DATA LISTING:

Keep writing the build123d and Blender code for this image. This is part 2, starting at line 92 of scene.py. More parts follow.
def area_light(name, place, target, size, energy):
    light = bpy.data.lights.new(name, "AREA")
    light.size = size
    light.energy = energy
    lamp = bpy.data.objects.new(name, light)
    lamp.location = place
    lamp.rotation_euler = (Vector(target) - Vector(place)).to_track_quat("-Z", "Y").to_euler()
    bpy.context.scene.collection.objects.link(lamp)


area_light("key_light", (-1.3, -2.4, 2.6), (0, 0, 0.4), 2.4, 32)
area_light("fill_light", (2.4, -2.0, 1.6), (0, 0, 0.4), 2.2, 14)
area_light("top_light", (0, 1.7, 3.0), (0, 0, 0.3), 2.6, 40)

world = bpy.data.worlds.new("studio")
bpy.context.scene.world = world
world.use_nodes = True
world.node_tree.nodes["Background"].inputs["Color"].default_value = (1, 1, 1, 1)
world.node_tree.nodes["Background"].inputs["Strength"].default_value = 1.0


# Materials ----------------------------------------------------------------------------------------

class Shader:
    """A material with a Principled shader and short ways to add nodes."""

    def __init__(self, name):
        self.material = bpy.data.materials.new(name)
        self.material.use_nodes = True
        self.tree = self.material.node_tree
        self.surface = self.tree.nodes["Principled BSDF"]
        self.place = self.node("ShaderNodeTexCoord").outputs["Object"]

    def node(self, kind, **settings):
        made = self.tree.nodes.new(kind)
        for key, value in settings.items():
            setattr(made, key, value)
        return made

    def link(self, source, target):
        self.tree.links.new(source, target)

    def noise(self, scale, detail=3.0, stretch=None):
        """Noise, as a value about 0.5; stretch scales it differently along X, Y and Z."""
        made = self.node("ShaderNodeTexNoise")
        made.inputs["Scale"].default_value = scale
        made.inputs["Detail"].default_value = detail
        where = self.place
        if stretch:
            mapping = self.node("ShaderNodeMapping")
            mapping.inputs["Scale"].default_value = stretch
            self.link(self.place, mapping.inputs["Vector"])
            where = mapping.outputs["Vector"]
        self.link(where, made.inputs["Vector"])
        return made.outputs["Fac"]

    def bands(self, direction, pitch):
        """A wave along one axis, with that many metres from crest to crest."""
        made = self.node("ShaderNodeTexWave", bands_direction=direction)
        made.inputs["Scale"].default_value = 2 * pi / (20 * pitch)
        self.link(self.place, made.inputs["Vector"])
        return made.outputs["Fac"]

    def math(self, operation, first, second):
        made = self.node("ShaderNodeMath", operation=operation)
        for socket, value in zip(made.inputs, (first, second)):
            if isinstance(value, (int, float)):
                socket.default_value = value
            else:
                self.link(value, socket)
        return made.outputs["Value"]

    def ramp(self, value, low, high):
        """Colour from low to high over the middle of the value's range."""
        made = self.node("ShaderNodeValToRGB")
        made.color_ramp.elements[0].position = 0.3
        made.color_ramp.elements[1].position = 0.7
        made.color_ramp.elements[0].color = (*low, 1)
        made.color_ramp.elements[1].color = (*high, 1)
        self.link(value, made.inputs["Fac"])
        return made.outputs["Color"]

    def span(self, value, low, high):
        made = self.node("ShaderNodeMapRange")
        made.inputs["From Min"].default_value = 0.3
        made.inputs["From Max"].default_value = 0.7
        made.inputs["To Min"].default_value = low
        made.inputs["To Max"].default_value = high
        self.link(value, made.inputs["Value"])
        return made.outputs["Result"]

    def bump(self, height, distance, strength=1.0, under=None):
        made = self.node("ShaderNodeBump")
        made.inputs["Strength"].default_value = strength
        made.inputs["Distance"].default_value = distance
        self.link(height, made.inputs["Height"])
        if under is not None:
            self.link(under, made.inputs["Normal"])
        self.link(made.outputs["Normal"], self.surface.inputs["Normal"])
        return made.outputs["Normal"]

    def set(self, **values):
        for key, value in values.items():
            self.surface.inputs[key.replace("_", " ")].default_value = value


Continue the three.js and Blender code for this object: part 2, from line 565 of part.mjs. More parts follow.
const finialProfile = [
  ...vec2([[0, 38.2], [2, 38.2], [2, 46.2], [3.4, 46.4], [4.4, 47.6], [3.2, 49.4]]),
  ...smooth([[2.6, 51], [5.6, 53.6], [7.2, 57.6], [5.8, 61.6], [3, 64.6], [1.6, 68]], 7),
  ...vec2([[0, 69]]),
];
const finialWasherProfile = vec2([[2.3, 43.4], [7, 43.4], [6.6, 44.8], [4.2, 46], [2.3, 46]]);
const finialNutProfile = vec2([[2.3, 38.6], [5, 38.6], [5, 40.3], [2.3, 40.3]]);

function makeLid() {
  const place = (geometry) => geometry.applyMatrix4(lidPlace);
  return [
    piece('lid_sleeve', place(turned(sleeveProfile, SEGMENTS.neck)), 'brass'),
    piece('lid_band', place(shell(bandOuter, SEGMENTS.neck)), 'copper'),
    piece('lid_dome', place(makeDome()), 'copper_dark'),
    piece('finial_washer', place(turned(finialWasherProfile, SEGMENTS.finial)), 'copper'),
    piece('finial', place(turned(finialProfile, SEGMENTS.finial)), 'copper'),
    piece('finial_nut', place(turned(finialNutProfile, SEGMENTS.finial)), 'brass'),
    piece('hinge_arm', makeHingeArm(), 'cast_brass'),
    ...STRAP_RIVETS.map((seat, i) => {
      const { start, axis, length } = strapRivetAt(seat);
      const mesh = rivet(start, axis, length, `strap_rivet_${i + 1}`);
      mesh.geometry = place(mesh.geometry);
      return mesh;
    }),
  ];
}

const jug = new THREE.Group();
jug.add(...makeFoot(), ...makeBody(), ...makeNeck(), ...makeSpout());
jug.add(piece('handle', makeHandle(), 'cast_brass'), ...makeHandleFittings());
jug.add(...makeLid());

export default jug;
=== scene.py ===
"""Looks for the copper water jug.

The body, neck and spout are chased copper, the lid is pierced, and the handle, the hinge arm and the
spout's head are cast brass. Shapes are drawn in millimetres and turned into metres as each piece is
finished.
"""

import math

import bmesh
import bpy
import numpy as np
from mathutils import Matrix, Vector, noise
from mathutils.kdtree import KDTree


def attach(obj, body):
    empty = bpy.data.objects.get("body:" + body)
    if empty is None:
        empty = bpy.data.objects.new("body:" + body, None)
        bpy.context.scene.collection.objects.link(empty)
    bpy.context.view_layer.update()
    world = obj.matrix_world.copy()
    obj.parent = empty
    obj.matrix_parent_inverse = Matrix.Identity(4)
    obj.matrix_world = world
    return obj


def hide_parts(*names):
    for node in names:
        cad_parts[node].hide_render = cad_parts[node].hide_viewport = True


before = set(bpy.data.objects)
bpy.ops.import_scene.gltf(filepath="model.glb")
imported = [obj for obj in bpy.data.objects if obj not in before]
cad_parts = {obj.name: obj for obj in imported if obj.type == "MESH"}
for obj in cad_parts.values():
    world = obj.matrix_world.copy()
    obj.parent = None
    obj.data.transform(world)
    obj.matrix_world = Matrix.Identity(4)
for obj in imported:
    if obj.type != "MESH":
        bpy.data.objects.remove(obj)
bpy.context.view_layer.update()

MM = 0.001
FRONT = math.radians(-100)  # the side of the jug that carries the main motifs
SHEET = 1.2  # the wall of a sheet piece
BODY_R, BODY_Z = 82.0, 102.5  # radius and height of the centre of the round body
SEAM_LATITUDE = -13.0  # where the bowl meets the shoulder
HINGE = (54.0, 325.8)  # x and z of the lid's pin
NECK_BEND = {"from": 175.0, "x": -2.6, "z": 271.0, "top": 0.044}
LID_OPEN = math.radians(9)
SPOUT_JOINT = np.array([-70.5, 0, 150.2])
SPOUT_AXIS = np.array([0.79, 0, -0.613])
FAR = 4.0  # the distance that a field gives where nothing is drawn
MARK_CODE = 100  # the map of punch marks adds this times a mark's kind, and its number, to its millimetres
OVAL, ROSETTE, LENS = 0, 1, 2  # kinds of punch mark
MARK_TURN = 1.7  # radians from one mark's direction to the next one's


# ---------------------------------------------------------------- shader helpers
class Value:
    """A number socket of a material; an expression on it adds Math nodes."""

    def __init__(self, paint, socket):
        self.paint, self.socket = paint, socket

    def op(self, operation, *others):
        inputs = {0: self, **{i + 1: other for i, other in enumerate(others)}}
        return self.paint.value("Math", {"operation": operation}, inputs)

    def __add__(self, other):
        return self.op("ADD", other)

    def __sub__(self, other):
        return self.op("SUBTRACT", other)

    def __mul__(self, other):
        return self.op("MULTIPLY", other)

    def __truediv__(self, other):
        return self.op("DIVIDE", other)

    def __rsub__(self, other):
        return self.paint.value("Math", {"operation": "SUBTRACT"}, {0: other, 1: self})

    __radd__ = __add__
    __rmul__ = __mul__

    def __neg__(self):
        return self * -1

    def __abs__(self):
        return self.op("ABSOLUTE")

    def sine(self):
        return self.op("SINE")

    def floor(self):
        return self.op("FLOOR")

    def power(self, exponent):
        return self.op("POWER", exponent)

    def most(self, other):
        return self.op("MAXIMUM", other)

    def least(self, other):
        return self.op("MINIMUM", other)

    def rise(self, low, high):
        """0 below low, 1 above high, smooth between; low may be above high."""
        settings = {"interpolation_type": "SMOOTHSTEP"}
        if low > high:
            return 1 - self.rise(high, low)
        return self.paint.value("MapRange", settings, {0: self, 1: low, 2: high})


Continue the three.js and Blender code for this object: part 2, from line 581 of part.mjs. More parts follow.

INSTRUCTIONS FOR THE TASK:
Take the line that contains "const jug = new THREE.Group();", the line that contains "cad_parts[node].hide_render = cad_parts[node].hide_viewport", and all lines between, and give them again exactly; include no other line.

ANSWER BELOW:
const jug = new THREE.Group();
jug.add(...makeFoot(), ...makeBody(), ...makeNeck(), ...makeSpout());
jug.add(piece('handle', makeHandle(), 'cast_brass'), ...makeHandleFittings());
jug.add(...makeLid());

export default jug;
=== scene.py ===
"""Looks for the copper water jug.

The body, neck and spout are chased copper, the lid is pierced, and the handle, the hinge arm and the
spout's head are cast brass. Shapes are drawn in millimetres and turned into metres as each piece is
finished.
"""

import math

import bmesh
import bpy
import numpy as np
from mathutils import Matrix, Vector, noise
from mathutils.kdtree import KDTree


def attach(obj, body):
    empty = bpy.data.objects.get("body:" + body)
    if empty is None:
        empty = bpy.data.objects.new("body:" + body, None)
        bpy.context.scene.collection.objects.link(empty)
    bpy.context.view_layer.update()
    world = obj.matrix_world.copy()
    obj.parent = empty
    obj.matrix_parent_inverse = Matrix.Identity(4)
    obj.matrix_world = world
    return obj


def hide_parts(*names):
    for node in names:
        cad_parts[node].hide_render = cad_parts[node].hide_viewport = True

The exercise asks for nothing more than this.